Records with modeling code
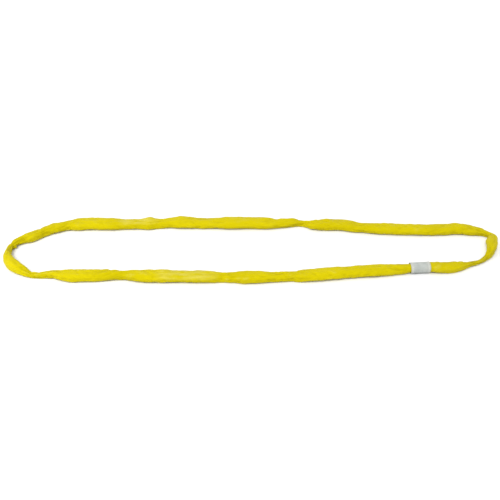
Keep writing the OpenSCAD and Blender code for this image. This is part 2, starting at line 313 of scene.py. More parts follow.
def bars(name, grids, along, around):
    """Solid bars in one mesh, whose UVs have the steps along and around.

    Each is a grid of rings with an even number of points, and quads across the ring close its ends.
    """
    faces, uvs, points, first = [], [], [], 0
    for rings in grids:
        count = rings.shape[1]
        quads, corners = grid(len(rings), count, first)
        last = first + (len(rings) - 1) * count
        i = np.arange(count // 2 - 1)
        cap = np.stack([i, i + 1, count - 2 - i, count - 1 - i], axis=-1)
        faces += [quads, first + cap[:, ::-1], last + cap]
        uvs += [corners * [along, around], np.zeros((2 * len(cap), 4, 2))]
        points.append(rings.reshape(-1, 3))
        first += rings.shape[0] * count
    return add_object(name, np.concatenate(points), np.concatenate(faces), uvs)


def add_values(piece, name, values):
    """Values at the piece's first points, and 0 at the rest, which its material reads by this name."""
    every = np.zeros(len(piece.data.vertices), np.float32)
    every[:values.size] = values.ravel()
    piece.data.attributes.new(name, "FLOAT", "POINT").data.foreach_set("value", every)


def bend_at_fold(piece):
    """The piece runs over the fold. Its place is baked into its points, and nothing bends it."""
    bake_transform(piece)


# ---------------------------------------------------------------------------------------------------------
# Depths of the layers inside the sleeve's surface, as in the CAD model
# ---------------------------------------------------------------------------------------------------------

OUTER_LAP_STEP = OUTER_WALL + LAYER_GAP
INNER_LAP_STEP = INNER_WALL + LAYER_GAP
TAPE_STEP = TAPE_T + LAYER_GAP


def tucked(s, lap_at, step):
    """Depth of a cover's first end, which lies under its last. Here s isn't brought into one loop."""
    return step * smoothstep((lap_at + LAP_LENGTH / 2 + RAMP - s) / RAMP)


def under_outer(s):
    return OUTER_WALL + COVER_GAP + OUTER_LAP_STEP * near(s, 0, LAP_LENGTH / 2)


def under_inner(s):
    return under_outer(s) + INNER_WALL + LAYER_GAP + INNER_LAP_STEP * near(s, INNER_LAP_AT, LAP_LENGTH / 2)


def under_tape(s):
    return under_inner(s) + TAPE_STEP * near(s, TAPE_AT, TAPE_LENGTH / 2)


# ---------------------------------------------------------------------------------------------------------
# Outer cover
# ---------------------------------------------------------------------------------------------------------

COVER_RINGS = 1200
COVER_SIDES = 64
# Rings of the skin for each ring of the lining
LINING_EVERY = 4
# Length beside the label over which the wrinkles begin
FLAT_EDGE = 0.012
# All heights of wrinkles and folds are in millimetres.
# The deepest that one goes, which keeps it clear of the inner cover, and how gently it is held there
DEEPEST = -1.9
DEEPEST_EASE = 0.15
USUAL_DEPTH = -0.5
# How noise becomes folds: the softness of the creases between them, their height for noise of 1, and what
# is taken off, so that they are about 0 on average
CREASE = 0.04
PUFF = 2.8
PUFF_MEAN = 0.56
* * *
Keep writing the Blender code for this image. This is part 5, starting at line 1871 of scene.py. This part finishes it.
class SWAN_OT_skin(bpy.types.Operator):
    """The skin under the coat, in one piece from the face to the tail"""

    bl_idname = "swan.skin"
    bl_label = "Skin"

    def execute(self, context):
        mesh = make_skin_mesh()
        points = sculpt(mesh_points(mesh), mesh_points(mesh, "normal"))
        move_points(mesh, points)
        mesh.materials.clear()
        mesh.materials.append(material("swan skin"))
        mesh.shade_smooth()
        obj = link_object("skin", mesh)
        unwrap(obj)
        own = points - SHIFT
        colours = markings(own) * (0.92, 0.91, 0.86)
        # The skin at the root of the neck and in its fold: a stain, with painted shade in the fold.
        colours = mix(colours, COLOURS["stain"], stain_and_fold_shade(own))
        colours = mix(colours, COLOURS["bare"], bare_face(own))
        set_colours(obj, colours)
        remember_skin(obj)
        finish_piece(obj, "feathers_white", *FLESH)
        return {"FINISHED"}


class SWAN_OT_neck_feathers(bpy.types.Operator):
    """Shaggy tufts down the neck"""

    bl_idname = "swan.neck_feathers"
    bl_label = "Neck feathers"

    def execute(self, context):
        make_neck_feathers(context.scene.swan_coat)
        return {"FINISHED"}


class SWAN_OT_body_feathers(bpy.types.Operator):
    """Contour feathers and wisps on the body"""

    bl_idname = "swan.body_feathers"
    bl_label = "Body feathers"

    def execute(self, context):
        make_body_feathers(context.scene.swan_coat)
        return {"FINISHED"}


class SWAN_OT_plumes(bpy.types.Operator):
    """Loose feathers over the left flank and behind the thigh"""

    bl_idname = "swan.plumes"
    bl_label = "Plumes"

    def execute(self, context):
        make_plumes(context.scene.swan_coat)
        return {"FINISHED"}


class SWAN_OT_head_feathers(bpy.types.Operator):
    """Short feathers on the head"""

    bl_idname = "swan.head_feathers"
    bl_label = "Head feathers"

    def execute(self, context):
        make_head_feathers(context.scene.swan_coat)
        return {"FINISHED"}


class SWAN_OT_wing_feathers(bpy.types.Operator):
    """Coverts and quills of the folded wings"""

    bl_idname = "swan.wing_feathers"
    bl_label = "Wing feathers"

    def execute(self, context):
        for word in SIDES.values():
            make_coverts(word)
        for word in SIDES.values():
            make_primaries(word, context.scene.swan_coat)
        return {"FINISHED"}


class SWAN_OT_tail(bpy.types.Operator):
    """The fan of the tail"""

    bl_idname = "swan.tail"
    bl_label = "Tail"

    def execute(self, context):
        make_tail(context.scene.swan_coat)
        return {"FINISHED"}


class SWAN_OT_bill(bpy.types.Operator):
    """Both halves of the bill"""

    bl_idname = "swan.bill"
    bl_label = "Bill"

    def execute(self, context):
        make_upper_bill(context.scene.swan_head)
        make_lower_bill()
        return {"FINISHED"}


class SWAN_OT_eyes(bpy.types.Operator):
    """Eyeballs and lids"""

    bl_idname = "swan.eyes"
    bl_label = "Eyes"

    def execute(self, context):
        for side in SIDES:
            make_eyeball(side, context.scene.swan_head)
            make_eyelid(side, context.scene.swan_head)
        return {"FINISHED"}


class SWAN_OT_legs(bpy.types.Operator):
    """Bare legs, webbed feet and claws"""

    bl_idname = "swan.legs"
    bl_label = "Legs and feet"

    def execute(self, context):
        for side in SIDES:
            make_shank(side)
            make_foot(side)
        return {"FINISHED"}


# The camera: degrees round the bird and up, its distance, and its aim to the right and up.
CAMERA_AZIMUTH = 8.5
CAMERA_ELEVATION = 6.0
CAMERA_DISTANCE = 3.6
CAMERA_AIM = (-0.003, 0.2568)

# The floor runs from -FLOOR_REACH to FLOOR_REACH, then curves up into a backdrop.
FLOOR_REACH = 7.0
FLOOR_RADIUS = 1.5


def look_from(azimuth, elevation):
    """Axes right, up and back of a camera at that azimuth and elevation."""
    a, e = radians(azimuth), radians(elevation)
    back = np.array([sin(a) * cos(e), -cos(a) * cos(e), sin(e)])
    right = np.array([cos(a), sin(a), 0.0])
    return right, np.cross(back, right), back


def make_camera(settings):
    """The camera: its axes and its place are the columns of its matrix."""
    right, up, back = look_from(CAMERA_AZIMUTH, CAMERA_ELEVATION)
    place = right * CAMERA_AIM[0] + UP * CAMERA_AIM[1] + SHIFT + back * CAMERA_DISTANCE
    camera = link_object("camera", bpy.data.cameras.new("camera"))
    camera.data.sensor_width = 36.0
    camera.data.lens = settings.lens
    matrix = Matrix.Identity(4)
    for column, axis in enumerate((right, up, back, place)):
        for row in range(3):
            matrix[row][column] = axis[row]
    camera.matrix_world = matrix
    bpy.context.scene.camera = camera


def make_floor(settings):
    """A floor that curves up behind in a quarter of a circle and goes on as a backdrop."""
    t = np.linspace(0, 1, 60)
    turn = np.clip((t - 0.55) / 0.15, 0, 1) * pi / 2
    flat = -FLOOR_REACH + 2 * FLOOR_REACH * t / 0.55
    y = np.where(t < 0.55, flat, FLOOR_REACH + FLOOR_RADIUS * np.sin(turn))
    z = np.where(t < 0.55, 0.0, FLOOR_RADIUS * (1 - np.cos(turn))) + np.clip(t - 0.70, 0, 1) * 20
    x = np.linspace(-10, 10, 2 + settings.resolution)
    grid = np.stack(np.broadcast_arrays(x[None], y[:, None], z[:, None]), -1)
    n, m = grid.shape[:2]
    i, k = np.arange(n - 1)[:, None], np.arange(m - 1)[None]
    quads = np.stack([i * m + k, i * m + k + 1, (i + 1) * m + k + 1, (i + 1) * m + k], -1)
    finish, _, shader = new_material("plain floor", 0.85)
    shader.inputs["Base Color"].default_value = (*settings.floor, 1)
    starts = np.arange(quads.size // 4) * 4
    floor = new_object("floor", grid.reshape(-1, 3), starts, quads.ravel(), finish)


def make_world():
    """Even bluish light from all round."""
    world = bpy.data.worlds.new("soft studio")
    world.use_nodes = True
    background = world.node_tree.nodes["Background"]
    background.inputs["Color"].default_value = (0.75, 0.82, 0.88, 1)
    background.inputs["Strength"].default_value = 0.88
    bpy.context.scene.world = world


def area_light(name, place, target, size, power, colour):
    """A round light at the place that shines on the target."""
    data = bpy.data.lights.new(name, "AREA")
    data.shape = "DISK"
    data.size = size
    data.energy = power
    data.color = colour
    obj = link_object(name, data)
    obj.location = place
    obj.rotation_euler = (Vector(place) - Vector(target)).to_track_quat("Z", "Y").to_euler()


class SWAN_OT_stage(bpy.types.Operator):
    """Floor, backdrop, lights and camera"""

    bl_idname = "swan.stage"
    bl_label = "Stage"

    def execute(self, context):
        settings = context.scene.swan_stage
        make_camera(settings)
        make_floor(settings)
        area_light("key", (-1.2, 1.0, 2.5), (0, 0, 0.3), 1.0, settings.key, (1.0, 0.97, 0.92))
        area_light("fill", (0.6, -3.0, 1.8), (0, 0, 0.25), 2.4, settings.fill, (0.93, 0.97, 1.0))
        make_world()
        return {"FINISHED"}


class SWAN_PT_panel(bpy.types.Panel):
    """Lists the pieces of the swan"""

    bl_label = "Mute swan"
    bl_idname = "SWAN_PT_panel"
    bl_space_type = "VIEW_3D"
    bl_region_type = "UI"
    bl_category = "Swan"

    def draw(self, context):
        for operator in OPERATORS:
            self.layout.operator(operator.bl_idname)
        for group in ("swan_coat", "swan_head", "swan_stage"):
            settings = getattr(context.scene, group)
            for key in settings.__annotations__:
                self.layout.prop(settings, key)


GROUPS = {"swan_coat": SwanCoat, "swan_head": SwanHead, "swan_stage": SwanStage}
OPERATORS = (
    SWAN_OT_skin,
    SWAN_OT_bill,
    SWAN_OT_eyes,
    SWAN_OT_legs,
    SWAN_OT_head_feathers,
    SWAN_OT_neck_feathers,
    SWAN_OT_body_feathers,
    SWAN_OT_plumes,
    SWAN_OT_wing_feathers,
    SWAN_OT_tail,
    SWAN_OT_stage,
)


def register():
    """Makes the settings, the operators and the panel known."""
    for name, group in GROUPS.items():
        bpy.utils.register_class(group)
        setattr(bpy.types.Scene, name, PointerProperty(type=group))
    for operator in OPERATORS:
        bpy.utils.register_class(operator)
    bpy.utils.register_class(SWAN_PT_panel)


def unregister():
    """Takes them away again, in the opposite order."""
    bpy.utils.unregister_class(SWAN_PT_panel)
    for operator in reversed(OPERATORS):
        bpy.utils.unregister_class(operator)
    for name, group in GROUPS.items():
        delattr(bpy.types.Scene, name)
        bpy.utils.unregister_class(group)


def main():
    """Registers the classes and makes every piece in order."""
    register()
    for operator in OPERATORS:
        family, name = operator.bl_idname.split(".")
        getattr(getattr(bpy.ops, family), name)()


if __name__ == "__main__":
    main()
---
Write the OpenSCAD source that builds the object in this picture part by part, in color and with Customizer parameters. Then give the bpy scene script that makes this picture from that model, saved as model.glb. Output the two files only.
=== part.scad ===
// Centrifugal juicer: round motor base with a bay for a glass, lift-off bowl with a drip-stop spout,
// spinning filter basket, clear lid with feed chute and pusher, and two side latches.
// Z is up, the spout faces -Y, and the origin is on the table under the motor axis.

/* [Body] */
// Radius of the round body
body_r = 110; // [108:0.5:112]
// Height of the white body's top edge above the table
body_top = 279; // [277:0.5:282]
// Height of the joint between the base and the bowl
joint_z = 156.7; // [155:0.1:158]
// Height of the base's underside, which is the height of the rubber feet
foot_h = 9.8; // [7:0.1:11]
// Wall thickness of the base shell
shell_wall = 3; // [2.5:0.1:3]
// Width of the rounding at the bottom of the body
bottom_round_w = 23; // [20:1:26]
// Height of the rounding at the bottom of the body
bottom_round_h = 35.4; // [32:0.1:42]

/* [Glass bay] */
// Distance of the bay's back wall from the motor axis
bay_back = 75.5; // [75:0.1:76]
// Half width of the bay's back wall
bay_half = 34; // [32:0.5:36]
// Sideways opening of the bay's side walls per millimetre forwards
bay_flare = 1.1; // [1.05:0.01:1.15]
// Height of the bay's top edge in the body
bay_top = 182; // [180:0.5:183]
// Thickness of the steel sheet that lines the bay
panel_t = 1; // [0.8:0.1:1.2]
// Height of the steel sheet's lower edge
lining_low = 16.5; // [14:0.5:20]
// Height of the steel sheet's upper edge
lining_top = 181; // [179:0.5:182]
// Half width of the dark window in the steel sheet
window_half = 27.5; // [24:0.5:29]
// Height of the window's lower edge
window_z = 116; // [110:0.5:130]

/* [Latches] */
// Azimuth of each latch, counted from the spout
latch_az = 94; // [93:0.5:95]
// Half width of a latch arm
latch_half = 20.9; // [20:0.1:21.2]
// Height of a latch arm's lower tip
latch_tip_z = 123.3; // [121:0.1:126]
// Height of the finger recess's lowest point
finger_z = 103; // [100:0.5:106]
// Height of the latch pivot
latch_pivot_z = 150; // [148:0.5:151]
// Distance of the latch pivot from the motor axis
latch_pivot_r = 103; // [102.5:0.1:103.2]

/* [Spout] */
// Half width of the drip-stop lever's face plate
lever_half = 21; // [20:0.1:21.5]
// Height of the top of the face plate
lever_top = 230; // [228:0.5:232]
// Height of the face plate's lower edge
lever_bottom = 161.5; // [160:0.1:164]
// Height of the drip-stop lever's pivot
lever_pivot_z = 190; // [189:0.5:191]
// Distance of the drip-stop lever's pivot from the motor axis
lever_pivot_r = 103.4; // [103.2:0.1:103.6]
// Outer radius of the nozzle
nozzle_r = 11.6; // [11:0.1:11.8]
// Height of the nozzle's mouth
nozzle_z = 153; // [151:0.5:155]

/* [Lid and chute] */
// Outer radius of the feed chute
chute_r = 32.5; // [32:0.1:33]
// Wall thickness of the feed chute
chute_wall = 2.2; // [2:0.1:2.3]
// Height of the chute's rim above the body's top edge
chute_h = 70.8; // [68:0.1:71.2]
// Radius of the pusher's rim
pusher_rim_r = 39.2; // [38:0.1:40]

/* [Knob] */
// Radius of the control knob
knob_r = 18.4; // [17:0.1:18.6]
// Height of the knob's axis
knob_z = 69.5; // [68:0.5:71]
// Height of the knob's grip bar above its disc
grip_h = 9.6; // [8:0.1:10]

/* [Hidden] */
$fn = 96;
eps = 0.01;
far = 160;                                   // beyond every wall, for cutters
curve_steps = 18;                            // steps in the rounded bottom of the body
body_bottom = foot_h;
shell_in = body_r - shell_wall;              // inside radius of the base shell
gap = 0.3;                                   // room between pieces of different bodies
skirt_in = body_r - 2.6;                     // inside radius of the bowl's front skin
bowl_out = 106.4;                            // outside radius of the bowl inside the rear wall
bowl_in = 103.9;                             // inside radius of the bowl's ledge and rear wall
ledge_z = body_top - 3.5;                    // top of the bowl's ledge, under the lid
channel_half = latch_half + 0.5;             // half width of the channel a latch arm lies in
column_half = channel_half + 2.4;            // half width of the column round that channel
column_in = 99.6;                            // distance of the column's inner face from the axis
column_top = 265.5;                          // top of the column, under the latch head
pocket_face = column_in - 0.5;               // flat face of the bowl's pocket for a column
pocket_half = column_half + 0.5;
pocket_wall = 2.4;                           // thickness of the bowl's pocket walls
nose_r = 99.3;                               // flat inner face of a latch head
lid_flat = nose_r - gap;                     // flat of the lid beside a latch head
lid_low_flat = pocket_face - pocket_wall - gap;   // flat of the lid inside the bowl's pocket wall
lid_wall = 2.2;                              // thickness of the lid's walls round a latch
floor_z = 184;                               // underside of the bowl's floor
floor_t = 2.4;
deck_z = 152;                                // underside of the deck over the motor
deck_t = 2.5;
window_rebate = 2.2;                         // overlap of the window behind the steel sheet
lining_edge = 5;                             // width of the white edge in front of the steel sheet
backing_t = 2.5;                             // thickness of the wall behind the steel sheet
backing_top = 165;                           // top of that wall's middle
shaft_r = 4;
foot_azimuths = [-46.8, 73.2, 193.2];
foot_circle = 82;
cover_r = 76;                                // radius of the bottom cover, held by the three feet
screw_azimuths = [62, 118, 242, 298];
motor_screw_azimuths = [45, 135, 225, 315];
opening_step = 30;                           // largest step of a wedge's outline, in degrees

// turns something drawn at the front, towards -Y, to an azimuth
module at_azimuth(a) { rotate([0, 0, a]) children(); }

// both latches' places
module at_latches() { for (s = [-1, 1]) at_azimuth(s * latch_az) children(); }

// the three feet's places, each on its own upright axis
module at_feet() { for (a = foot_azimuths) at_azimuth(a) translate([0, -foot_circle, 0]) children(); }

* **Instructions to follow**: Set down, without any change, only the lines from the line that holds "Keep writing the OpenSCAD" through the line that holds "along and around.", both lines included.

* **Solution to this problem**:
Keep writing the OpenSCAD and Blender code for this image. This is part 2, starting at line 313 of scene.py. More parts follow.
def bars(name, grids, along, around):
    """Solid bars in one mesh, whose UVs have the steps along and around.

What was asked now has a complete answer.